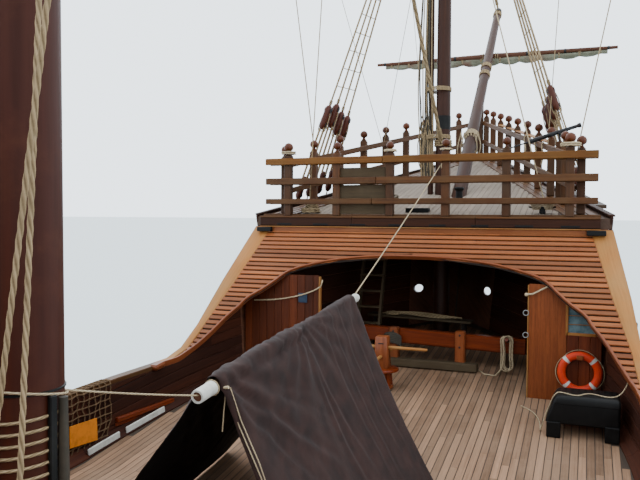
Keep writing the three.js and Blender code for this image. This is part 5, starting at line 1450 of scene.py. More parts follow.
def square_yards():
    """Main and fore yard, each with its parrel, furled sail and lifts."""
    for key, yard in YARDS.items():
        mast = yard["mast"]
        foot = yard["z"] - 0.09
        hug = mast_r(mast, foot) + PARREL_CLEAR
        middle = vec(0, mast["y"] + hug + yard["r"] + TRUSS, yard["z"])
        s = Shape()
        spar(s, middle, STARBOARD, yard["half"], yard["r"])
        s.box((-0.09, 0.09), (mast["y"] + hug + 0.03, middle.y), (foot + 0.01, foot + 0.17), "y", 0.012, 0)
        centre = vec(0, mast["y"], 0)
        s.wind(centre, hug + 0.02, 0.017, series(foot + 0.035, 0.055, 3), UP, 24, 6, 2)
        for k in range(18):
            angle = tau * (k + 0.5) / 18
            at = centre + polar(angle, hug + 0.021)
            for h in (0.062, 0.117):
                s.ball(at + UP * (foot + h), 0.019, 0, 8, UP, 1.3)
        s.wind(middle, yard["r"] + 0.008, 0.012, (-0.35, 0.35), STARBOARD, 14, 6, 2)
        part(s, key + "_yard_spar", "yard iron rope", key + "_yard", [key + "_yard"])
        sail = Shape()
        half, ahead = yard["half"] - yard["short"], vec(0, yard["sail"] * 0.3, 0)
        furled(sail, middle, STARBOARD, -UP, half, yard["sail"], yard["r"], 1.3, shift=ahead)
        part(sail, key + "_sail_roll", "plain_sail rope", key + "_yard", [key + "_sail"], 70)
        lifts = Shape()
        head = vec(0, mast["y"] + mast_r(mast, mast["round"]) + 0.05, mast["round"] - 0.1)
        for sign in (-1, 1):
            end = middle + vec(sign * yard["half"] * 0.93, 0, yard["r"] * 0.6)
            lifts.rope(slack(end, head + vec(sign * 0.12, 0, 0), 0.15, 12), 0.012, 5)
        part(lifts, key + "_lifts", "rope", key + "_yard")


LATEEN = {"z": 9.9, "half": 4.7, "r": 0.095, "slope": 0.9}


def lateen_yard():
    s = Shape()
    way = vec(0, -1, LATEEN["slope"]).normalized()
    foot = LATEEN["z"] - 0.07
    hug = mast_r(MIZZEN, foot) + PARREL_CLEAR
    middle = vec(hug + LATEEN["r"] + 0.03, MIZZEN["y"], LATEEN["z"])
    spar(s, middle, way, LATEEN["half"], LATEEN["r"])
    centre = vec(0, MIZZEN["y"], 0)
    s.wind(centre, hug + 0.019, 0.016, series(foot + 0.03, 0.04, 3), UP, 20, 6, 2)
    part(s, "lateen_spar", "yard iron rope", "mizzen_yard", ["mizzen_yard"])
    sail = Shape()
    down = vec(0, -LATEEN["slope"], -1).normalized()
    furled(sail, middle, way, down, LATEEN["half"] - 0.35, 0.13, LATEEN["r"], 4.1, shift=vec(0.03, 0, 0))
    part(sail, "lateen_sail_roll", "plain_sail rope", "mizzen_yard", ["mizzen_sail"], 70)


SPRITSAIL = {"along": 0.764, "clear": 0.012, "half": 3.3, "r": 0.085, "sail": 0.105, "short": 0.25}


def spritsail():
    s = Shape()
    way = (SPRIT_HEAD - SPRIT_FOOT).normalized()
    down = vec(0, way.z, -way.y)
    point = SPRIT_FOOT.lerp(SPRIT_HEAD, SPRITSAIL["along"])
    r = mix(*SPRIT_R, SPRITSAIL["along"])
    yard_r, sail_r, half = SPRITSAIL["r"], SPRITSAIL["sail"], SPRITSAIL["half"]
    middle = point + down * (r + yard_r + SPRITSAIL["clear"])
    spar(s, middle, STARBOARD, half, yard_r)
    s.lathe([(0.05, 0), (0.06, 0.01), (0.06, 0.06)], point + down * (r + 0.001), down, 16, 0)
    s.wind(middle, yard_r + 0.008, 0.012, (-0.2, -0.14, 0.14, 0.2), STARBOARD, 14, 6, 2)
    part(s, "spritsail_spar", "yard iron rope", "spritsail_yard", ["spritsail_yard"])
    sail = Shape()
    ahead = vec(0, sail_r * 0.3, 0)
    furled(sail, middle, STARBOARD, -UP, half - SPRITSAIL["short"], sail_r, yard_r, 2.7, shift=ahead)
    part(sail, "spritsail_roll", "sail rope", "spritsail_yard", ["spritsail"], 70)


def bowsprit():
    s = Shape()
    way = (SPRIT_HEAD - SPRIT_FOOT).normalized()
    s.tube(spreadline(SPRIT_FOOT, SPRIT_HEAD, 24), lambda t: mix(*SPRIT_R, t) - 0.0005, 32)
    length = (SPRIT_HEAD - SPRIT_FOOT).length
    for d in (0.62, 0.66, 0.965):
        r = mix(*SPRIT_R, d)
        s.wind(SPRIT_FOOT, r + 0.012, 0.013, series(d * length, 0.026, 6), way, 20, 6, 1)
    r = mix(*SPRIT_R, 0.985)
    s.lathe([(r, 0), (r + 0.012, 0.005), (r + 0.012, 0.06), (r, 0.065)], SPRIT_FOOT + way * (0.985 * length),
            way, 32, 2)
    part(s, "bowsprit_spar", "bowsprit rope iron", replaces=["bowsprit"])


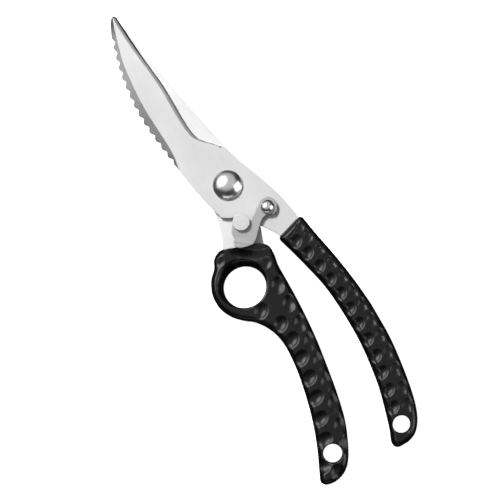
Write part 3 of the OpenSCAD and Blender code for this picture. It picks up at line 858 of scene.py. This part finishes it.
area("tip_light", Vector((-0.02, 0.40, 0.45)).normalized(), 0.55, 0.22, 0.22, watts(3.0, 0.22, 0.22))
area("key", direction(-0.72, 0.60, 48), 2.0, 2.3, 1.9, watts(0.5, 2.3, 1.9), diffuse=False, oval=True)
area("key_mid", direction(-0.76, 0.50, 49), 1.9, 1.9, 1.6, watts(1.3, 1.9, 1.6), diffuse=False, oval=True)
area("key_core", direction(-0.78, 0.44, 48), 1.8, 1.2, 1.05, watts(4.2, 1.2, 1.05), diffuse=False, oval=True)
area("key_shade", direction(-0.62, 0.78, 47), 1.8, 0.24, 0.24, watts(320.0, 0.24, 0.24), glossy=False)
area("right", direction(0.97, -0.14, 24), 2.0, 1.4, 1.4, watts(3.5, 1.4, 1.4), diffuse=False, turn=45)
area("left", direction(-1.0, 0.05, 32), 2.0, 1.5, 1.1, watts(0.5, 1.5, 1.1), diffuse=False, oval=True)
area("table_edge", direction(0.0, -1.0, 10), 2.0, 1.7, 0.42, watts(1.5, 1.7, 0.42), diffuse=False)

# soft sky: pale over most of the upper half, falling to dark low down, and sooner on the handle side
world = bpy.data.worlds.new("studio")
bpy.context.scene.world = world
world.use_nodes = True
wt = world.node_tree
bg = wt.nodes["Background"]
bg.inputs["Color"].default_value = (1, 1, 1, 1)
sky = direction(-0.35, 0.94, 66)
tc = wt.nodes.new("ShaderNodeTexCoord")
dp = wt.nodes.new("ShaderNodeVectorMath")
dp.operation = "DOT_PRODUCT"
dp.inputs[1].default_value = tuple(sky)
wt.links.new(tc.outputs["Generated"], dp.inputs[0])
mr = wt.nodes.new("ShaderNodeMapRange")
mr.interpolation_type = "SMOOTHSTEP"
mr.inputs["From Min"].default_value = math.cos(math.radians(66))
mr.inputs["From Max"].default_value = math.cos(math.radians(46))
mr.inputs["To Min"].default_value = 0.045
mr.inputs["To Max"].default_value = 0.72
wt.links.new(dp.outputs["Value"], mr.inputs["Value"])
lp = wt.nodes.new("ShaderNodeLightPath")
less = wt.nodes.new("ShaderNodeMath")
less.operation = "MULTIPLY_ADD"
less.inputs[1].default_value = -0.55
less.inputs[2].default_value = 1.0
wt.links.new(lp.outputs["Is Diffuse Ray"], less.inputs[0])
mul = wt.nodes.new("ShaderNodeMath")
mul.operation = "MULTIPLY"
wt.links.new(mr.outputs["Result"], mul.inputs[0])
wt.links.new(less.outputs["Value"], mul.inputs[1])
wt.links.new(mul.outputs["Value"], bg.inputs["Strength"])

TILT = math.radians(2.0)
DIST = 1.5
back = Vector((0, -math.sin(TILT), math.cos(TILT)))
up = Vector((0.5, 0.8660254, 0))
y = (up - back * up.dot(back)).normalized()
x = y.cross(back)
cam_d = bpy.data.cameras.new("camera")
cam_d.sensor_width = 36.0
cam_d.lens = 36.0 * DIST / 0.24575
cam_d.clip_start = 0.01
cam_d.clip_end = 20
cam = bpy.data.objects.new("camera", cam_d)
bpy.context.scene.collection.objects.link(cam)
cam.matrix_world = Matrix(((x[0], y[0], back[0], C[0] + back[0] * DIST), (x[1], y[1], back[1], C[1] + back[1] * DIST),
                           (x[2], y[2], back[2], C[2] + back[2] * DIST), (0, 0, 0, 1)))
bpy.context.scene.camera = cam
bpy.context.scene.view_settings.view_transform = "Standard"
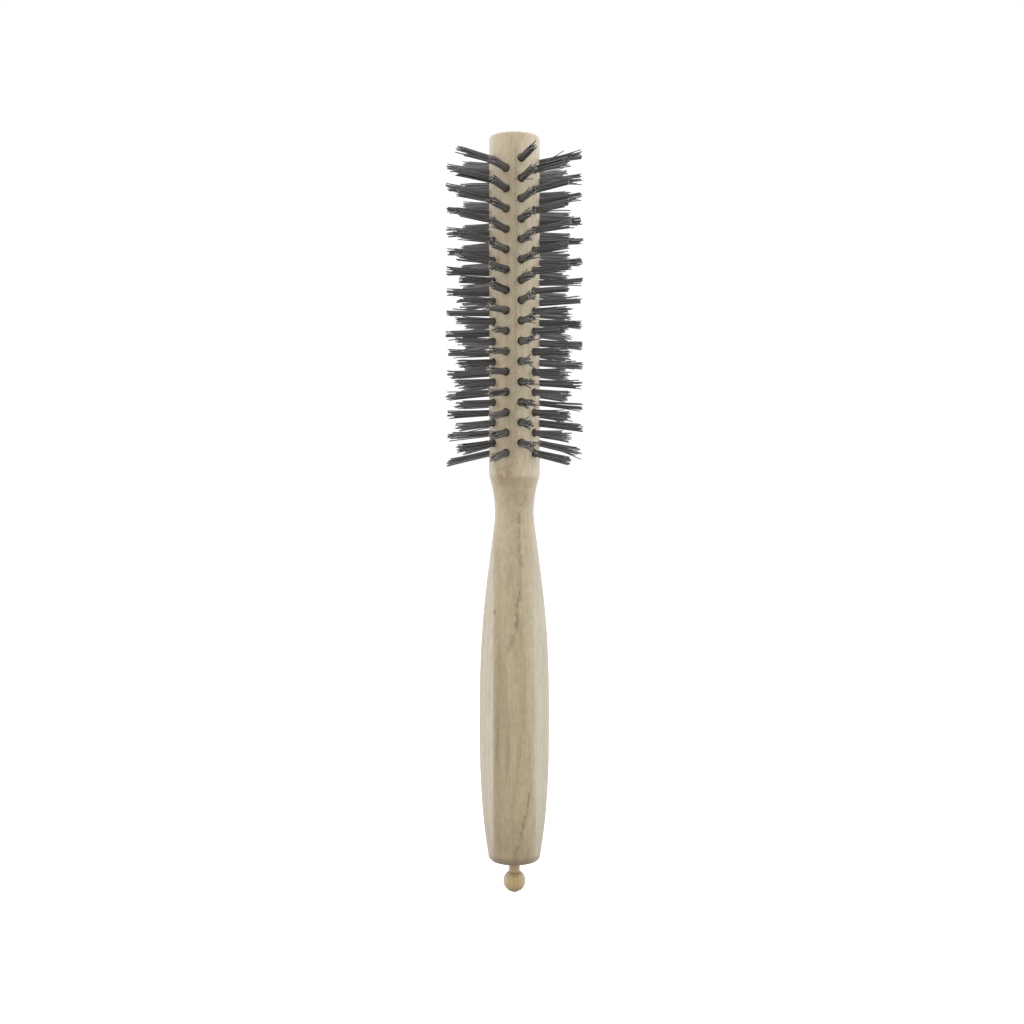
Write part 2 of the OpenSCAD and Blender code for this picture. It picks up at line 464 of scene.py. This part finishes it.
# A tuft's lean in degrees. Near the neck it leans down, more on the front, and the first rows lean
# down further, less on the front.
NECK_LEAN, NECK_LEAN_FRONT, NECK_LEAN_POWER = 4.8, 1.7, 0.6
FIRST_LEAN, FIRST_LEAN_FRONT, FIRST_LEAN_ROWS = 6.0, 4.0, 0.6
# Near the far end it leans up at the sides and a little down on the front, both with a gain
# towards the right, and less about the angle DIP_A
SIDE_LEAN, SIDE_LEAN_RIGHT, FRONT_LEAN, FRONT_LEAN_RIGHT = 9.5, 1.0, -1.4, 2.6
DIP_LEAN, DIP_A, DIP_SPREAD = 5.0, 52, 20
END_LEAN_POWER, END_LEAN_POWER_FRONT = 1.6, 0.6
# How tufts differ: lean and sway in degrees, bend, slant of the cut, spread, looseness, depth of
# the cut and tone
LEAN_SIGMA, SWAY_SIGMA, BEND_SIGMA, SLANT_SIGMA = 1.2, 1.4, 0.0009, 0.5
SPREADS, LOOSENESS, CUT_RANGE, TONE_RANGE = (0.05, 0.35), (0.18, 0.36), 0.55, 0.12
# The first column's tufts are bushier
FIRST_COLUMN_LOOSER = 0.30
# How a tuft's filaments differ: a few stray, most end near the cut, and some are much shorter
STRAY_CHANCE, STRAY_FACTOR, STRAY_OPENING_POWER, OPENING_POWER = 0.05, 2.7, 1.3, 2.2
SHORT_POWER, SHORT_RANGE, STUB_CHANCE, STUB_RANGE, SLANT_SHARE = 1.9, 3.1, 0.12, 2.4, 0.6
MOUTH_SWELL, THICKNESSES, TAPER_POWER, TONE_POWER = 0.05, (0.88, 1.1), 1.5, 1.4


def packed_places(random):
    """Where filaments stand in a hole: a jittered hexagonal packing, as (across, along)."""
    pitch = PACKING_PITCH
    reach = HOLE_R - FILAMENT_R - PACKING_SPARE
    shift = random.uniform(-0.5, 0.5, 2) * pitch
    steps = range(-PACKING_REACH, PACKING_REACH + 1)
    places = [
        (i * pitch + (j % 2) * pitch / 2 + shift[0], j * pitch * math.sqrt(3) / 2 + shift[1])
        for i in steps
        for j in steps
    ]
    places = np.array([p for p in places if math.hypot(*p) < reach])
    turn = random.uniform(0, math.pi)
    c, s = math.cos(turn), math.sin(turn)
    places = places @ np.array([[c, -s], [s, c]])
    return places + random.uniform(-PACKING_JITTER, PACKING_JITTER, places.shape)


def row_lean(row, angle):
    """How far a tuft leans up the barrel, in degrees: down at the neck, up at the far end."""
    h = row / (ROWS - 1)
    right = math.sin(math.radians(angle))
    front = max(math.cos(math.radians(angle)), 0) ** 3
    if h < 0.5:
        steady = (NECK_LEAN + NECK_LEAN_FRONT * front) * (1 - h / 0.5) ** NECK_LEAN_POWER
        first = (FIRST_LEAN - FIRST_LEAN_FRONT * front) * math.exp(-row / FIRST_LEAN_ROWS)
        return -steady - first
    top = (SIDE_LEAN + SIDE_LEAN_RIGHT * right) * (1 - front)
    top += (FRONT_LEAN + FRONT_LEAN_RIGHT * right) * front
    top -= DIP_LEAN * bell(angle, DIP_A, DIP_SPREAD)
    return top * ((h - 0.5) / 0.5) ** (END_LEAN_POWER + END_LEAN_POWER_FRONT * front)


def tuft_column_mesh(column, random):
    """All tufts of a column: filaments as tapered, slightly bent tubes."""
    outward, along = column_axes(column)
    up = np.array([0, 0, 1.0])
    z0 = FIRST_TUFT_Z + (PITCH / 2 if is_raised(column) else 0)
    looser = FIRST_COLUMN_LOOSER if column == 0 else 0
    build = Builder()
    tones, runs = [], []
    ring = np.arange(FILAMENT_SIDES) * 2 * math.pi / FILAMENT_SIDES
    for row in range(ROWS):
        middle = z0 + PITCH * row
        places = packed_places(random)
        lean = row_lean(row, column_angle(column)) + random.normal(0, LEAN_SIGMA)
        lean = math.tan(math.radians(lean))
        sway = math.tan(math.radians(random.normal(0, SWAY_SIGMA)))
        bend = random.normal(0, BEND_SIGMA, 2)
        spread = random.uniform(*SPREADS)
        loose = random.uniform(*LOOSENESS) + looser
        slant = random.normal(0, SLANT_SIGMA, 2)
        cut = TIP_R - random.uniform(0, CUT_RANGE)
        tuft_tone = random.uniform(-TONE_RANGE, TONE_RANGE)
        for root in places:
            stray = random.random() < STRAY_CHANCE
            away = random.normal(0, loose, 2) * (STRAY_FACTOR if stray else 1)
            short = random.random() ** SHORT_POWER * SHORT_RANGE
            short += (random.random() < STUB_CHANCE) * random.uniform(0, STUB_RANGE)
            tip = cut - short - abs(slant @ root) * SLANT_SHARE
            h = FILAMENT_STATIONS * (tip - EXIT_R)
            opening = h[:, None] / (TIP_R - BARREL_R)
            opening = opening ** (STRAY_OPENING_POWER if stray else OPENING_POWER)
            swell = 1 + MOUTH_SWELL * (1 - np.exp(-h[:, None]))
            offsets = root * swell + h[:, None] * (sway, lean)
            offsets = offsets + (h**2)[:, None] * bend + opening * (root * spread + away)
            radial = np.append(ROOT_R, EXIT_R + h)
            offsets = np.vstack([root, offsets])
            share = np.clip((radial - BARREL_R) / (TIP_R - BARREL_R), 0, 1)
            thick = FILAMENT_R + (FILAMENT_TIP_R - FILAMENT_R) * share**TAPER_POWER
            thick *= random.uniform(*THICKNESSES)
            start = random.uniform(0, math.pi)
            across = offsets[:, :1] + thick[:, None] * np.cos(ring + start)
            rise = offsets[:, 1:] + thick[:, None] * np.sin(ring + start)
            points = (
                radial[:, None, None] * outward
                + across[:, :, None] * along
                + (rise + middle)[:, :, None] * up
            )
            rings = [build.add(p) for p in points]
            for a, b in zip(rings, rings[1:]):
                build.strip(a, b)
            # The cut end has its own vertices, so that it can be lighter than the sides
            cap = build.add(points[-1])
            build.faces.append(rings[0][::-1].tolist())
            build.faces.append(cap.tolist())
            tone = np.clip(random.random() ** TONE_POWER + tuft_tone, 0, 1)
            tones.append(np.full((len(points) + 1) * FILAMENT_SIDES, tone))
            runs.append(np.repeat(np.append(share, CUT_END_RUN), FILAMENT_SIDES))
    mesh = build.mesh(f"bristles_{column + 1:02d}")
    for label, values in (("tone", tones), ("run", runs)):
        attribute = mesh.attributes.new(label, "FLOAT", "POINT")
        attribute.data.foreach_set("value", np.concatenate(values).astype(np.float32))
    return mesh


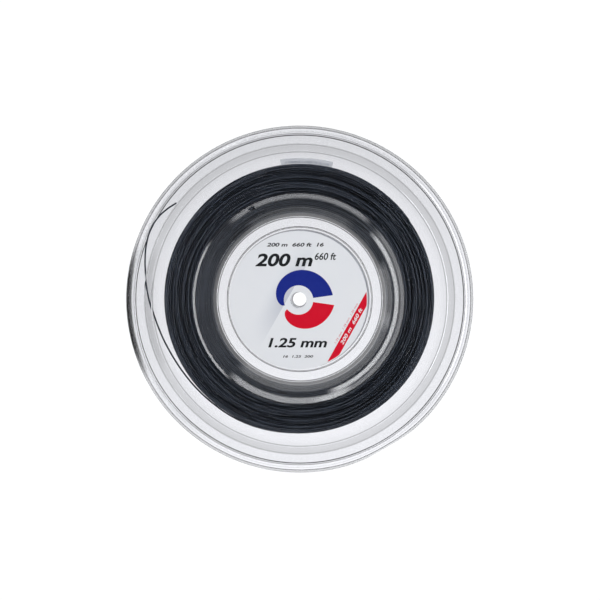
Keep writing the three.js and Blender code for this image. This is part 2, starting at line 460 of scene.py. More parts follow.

▶ _THE EXERCISE_
Every line of the records that includes the word "image" should be gathered.

▶ _RESULT FOR THIS EXERCISE_
Keep writing the three.js and Blender code for this image. This is part 5, starting at line 1450 of scene.py. More parts follow.
Keep writing the three.js and Blender code for this image. This is part 2, starting at line 460 of scene.py. More parts follow.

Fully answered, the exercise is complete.